つまり、この状態では多数のインスタンスがどれもリソースを大量に消費しており、もこれ以上はリソースが足りない、でもリソースが追加できない、お腹減った!!という一種の飢餓状態になっています。

Webシステムのオートファジーとは

さらに踏み込んで、飢餓状態で生じるオートファジーについて、Webシステムでそれをどう解釈できるかを議論します。

個体の飢餓状態が生じた時に、プログラム細胞死のひとつであるオートファジーが生じます。オートファジーによって、数ある細胞の中から一部の細胞が他の細胞を自食し、一時的に強い細胞をいくつか作って飢餓状態を耐え抜きます。これをWebシステムという個体のインスタンスが細胞であると置き換えて考えるとどうなるでしょうか。

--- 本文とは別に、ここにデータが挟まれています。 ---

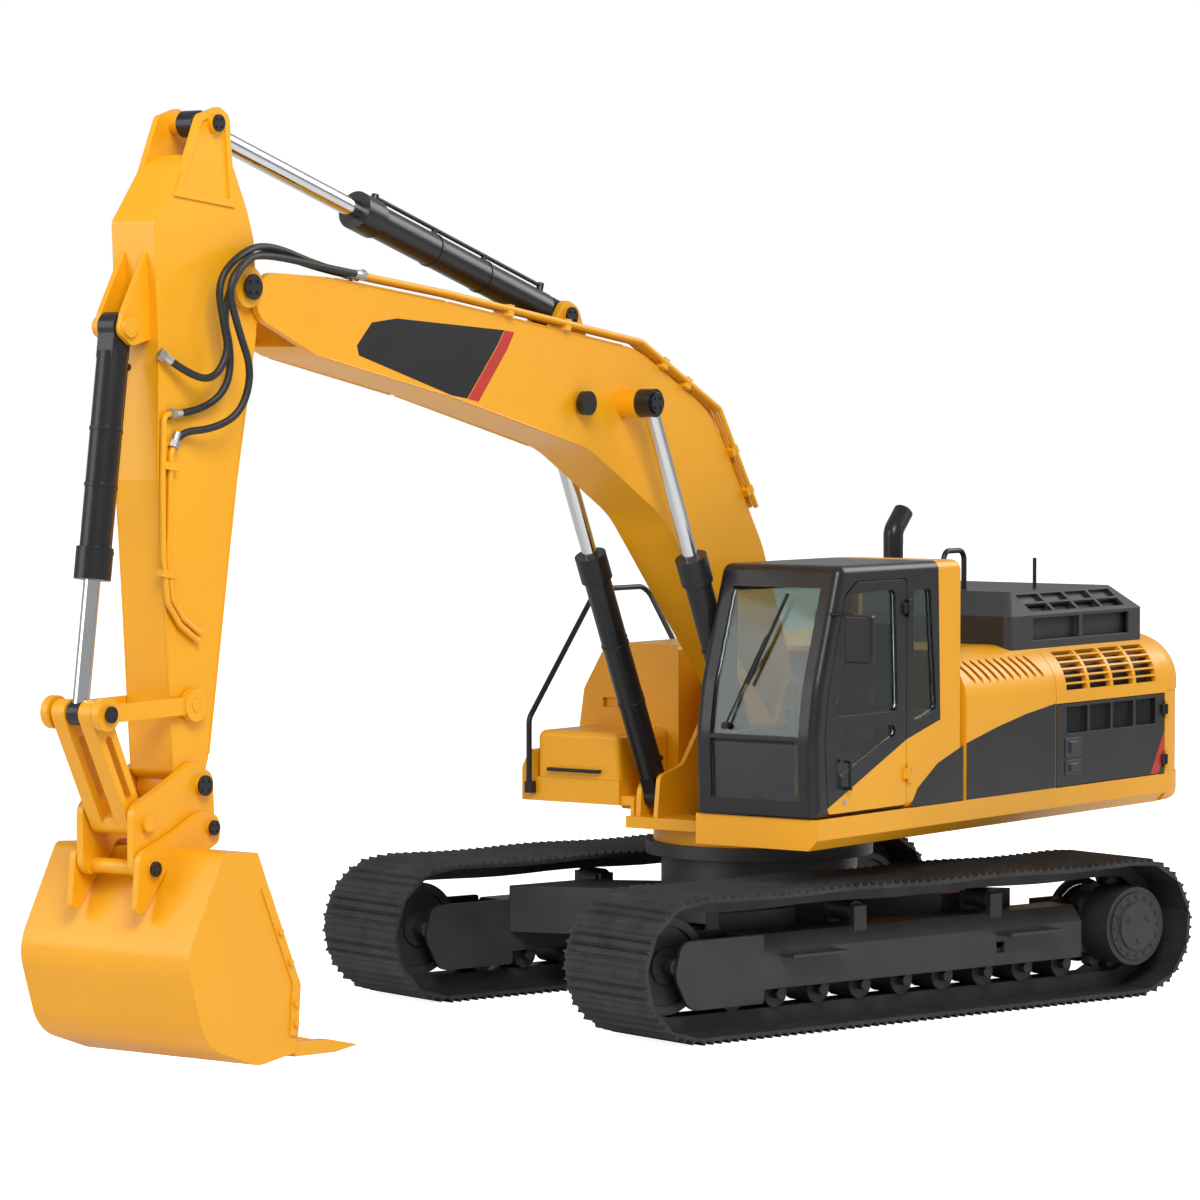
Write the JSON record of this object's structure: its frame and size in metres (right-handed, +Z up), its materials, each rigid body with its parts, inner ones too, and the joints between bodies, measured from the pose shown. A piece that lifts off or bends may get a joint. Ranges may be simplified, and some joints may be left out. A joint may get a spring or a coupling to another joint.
{
  "type": "crawler excavator",
  "caption": "Tracked hydraulic excavator with a swinging upper, a three-part arm and a bucket on a quick coupler.",
  "frame": {"origin": "on the swing axis, on the ground under the tracks", "axes": "+X forward along the boom, +Y to the machine's left, +Z up; the undercarriage stands turned 15.7 degrees about Z under the upper"},
  "size_m": [10.7858, 4.8088, 5.9357],
  "materials": {
    "yellow_paint": "satin",
    "black_paint": "satin",
    "track_steel": "matt",
    "worn_steel": "worn",
    "chrome_rod": "polished",
    "glass": "clear",
    "seat_cloth": "matt",
    "black_plastic": "matt",
    "hose_rubber": "matt"
  },
  "bodies": {
    "undercarriage": {"track_left": "track_steel", "track_right": "track_steel", "final_drive_left": "track_steel", "final_drive_right": "track_steel", "idler_left": "track_steel", "idler_right": "track_steel", "rollers_left": "track_steel", "rollers_right": "track_steel", "track_frame_left": "black_paint", "track_frame_right": "black_paint", "car_body": "black_paint", "swing_ring": "black_paint"},
    "upper": {"revolving_frame": "yellow_paint", "counterweight": "yellow_paint", "engine_housing": "yellow_paint", "engine_block": "track_steel", "tank": "yellow_paint", "storage_box": "yellow_paint", "exhaust": "black_paint", "handrail": "black_paint", "cab_shell": "black_paint", "cab_rear": "yellow_paint", "cab_glass": "glass", "seat": "seat_cloth", "console": "black_paint"},
    "boom": {"boom": "yellow_paint", "boom_lamp": "black_paint", "boom_lines": "yellow_paint", "hose_a": "hose_rubber", "hose_b": "hose_rubber", "hose_c": "hose_rubber"},
    "stick": {"stick": "yellow_paint", "stick_lines": "yellow_paint"},
    "bucket_and_coupler": {"coupler": "yellow_paint", "bucket": "yellow_paint", "bucket_teeth": "worn_steel"},
    "boom_barrel_left": {"boom_cylinder_barrel_left": "black_paint"},
    "boom_barrel_right": {"boom_cylinder_barrel_right": "black_paint"},
    "boom_rod_left": {"boom_cylinder_rod_left": "chrome_rod"},
    "boom_rod_right": {"boom_cylinder_rod_right": "chrome_rod"},
    "stick_barrel": {"stick_cylinder_barrel": "black_paint"},
    "stick_rod": {"stick_cylinder_rod": "chrome_rod"},
    "bucket_barrel": {"bucket_cylinder_barrel": "black_paint"},
    "bucket_rod": {"bucket_cylinder_rod": "chrome_rod"},
    "idler_links": {"idler_links": "yellow_paint"},
    "h_link": {"h_link": "yellow_paint"},
    "cab_door": {"cab_door": "black_paint", "door_panel": "yellow_paint", "door_glass": "glass"},
    "hood": {"engine_hood": "black_paint", "hood_rail": "black_paint"},
    "side_door_rear": {"side_door_rear": "yellow_paint"},
    "pump_door": {"pump_door": "yellow_paint"},
    "storage_lid": {"storage_lid": "yellow_paint"}
  },
  "joints": [
    {"name": "swing", "type": "hinge", "parent": "undercarriage", "child": "upper", "pos_m": [0, 0, 1.1], "axis": [0, 0, 1], "continuous": true},
    {"name": "boom_lift", "type": "hinge", "parent": "upper", "child": "boom", "pos_m": [0, 0, 2.05], "axis": [0, -1, 0], "range_deg": [-68.4, 34.7]},
    {"name": "stick_crowd", "type": "hinge", "parent": "boom", "child": "stick", "pos_m": [5.78823, 0, 4.87311], "axis": [0, 1, 0], "range_deg": [-85, 35], "deforming": ["hose_a", "hose_b", "hose_c"]},
    {"name": "bucket_curl", "type": "hinge", "parent": "stick", "child": "bucket_and_coupler", "pos_m": [6.25676, 0, 1.91498], "axis": [0, 1, 0], "range_deg": [-64, 68]},
    {"name": "boom_cylinder_turn_left", "type": "hinge", "parent": "upper", "child": "boom_barrel_left", "pos_m": [0.65, 0.418, 1.43], "axis": [0, -1, 0], "range_deg": [-69.1, 35.05]},
    {"name": "boom_cylinder_slide_left", "type": "slide", "parent": "boom_barrel_left", "child": "boom_rod_left", "axis": [0.4244, 0, 0.9055], "range_m": [-0.9676, 0.4909]},
    {"name": "boom_cylinder_turn_right", "type": "hinge", "parent": "upper", "child": "boom_barrel_right", "pos_m": [0.65, -0.418, 1.43], "axis": [0, -1, 0], "range_deg": [-69.1, 35.05]},
    {"name": "boom_cylinder_slide_right", "type": "slide", "parent": "boom_barrel_right", "child": "boom_rod_right", "axis": [0.4244, 0, 0.9055], "range_m": [-0.9676, 0.4909]},
    {"name": "stick_cylinder_turn", "type": "hinge", "parent": "boom", "child": "stick_barrel", "pos_m": [2.40851, 0, 4.74007], "axis": [0, 1, 0], "range_deg": [-3.14, 1.29]},
    {"name": "stick_cylinder_slide", "type": "slide", "parent": "stick_barrel", "child": "stick_rod", "axis": [0.9573, 0, 0.2891], "range_m": [-1.2988, 0.5349]},
    {"name": "bucket_cylinder_turn", "type": "hinge", "parent": "stick", "child": "bucket_barrel", "pos_m": [6.74638, 0, 4.62798], "axis": [0, 1, 0], "range_deg": [-1.71, 1.82]},
    {"name": "bucket_cylinder_slide", "type": "slide", "parent": "bucket_barrel", "child": "bucket_rod", "axis": [0.1415, 0, -0.9899], "range_m": [-0.5903, 0.6272]},
    {"name": "idler_link_turn", "type": "hinge", "parent": "stick", "child": "idler_links", "pos_m": [6.2884, 0, 2.39282], "axis": [0, 1, 0], "range_deg": [-47.64, 50.62]},
    {"name": "h_link_turn", "type": "hinge", "parent": "idler_links", "child": "h_link", "pos_m": [7.06776, 0, 2.37998], "axis": [0, 1, 0], "range_deg": [-30.34, 28.55]},
    {"name": "cab_door_hinge", "type": "hinge", "parent": "upper", "child": "cab_door", "pos_m": [0.434, 1.509, 1.5], "axis": [0, 0, 1], "range_deg": [0, 130]},
    {"name": "hood_hinge", "type": "hinge", "parent": "upper", "child": "hood", "pos_m": [-1.2, 0, 2.462], "axis": [0, 1, 0], "range_deg": [0, 55]},
    {"name": "side_door_rear_hinge", "type": "hinge", "parent": "upper", "child": "side_door_rear", "pos_m": [-3.132, 1.509, 1.5], "axis": [0, 0, 1], "range_deg": [0, 100]},
    {"name": "pump_door_hinge", "type": "hinge", "parent": "upper", "child": "pump_door", "pos_m": [-3.132, -1.509, 1.5], "axis": [0, 0, -1], "range_deg": [0, 100]},
    {"name": "storage_lid_hinge", "type": "hinge", "parent": "upper", "child": "storage_lid", "pos_m": [0.204, 0, 1.856], "axis": [0, -1, 0], "range_deg": [0, 80]}
  ],
  "couplings": [
    {"joint": "boom_cylinder_turn_left", "follows": "boom_lift", "ratio": 0.9904},
    {"joint": "boom_cylinder_slide_left", "follows": "boom_lift", "m_per_rad": 0.79451},
    {"joint": "boom_cylinder_turn_right", "follows": "boom_lift", "ratio": 0.9904},
    {"joint": "boom_cylinder_slide_right", "follows": "boom_lift", "m_per_rad": 0.79451},
    {"joint": "stick_cylinder_turn", "follows": "stick_crowd", "ratio": 0.0362},
    {"joint": "stick_cylinder_slide", "follows": "stick_crowd", "m_per_rad": 0.85825},
    {"joint": "bucket_cylinder_turn", "follows": "bucket_curl", "ratio": 0.0262},
    {"joint": "bucket_cylinder_slide", "follows": "bucket_curl", "m_per_rad": 0.51799},
    {"joint": "idler_link_turn", "follows": "bucket_curl", "ratio": 0.7298},
    {"joint": "h_link_turn", "follows": "bucket_curl", "ratio": -0.4374}
  ]
}
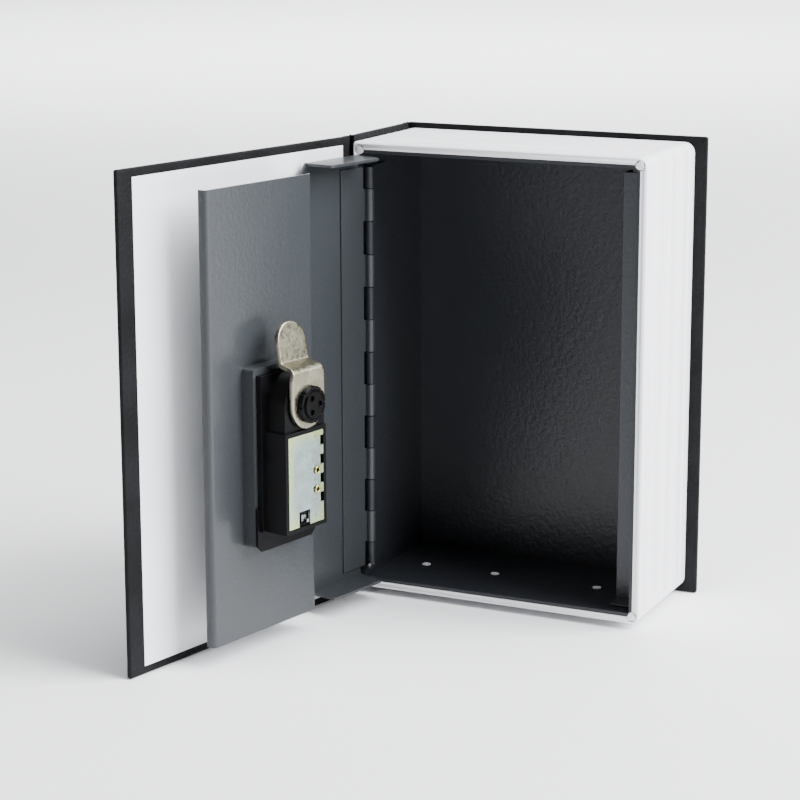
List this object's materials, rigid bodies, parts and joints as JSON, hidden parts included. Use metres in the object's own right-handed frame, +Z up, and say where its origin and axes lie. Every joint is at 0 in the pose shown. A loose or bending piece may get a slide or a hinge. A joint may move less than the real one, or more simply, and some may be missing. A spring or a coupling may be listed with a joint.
{
  "type": "book diversion safe",
  "caption": "Book-shaped diversion safe standing open: hollow page block with a steel box, stepped steel door on a piano hinge and a dial combination lock with a turning cam.",
  "frame": {"origin": "middle of the back cover's tail edge, halfway through its board, on the surface the book stands on", "axes": "+Z up along the height of the book, +Y out through the back cover, +X from the spine to the fore-edge"},
  "size_m": [0.1506, 0.1796, 0.18],
  "materials": {
    "cover_cloth": "matte grained bookcloth over board",
    "endpaper": "smooth pale paper",
    "page_plastic": "white moulded plastic with page ribs",
    "tray_paint": "dark grey hammer paint, low gloss",
    "door_paint": "grey hammer paint, satin",
    "black_plastic": "satin black",
    "zinc": "zinc plated, scratched, slightly yellow",
    "steel": "bright turned steel",
    "brass": "bright brass"
  },
  "bodies": {
    "case": {"back_cover": "cover_cloth", "spine_board": "cover_cloth", "rear_joint_strip": "cover_cloth", "page_block": "page_plastic", "steel_tray": "tray_paint", "strike_channel": "tray_paint", "tray_hinge_leaf": "tray_paint", "hinge_pin": "steel"},
    "front_joint": {"front_joint_strip": "cover_cloth"},
    "front_board": {"front_cover": "cover_cloth", "front_endpaper": "endpaper"},
    "door": {"door_panel": "door_paint", "door_hinge_leaf": "door_paint", "lock_bezel": "black_plastic", "lock_housing": "black_plastic", "lock_back_plate": "zinc", "eyelet_lower": "brass", "eyelet_upper": "brass", "dial_shaft": "steel", "detent_spring": "steel"},
    "cam": {"cam_lever": "zinc", "cam_cap": "black_plastic", "knob": "black_plastic", "spindle": "steel"},
    "fence": {"fence_bar": "steel"},
    "code_lever": {"change_lever": "zinc"},
    "dial_wheel_1": {"dial_1": "black_plastic", "dial_sleeve_1": "brass"},
    "dial_wheel_2": {"dial_2": "black_plastic", "dial_sleeve_2": "brass"},
    "dial_wheel_3": {"dial_3": "black_plastic", "dial_sleeve_3": "brass"},
    "dial_wheel_4": {"dial_4": "black_plastic", "dial_sleeve_4": "brass"}
  },
  "joints": [
    {"name": "spine_fold", "type": "hinge", "parent": "case", "child": "front_joint", "pos_m": [-0.06285, -0.0517, 0.09], "axis": [0, 0, -1], "range_deg": [0, 78]},
    {"name": "cover_fold", "type": "hinge", "parent": "front_joint", "child": "front_board", "pos_m": [-0.0618, -0.0556, 0.09], "axis": [0, 0, 1], "range_deg": [-12, 101.6]},
    {"name": "door_swing", "type": "hinge", "parent": "case", "child": "door", "pos_m": [-0.05465, -0.05145, 0.09], "axis": [0, 0, 1], "range_deg": [-12, 101.6]},
    {"name": "lock_turn", "type": "hinge", "parent": "door", "child": "cam", "pos_m": [-0.04032, -0.13085, 0.0941], "axis": [0.9796, -0.2011, 0], "range_deg": [0, 90]},
    {"name": "fence_slide", "type": "slide", "parent": "door", "child": "fence", "axis": [0, 0, -1], "range_m": [0, 0.0008]},
    {"name": "code_lever_slide", "type": "slide", "parent": "door", "child": "code_lever", "axis": [-0.2011, -0.9796, 0], "range_m": [0, 0.0022]},
    {"name": "dial_1_spin", "type": "hinge", "parent": "door", "child": "dial_wheel_1", "pos_m": [-0.05055, -0.12944, 0.0584], "axis": [0, 0, 1], "continuous": true},
    {"name": "dial_2_spin", "type": "hinge", "parent": "door", "child": "dial_wheel_2", "pos_m": [-0.05055, -0.12944, 0.0654], "axis": [0, 0, 1], "continuous": true},
    {"name": "dial_3_spin", "type": "hinge", "parent": "door", "child": "dial_wheel_3", "pos_m": [-0.05055, -0.12944, 0.0724], "axis": [0, 0, 1], "continuous": true},
    {"name": "dial_4_spin", "type": "hinge", "parent": "door", "child": "dial_wheel_4", "pos_m": [-0.05055, -0.12944, 0.0794], "axis": [0, 0, 1], "continuous": true}
  ],
  "couplings": [
    {"joint": "cover_fold", "follows": "door_swing", "ratio": 1},
    {"joint": "fence_slide", "follows": "lock_turn", "m_per_rad": 0.0005}
  ]
}
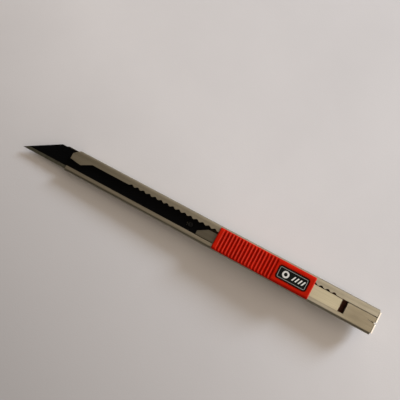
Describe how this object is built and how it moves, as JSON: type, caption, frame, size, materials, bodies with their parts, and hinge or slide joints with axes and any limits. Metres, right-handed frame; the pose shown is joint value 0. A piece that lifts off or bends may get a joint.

ここで、一般的にWebシステムのインスタンスは、性能面のスケールに加えて、可用性を高めることや比較的デプロイが容易であるために、インスタンスを並列に追加で複数個増やすことアプローチを取っています。ですが、一般的に可用性をある程度犠牲にしてひとつのインスタンスをより高性能なインスタンスにスケールアップしていった方が処理性能の面では効率が良いとされています。この辺りは色々検索すると情報が出てくるので、ここでは詳細を省略します。例えば以下のjaistのサーバでの実運用上でのお話などが比較的参考になります。

togetter.com

この特性を利用すると、Webシステムにおけるオートファジーとは、リソースが足りない状態(主にCPUやメモリ)において、複数個にスケーリングしているインスタンスを縮退すると同時に縮退して余ったリソースを一部のリソースに対してスケールアップ的に割り当て直すことにより、一時的に可用性は低下するものの、リソースの限界を同一コスト内で上昇させることができるのではないか、つまりWebシステムにおけるオートファジー状態を起こすことができるのではないかと考えられます。このような処理であれば、コンテナのスケールアップとスケールアウトを迅速に組み合わせることにより、比較的容易にこの状態を実現できそうにも思えます。

まとめ

ということで、生命の個体をなめらかに維持するために非常に重要とされているオートファジーについて、それをWebシステムのなめらかさに置き換えるとどのように解釈できるかを構想してみました。これにより、実験から一時的にでも飢餓状態を耐えられる、つまりはリソース枯渇状態を一時的に耐えることのできる状態を自動的に構築できれば、より安定したシステムにできるかもしれません。今後はコンテナやFastContainerの実証実験を利用して、実験的にこの有効性を評価してみたいと思います。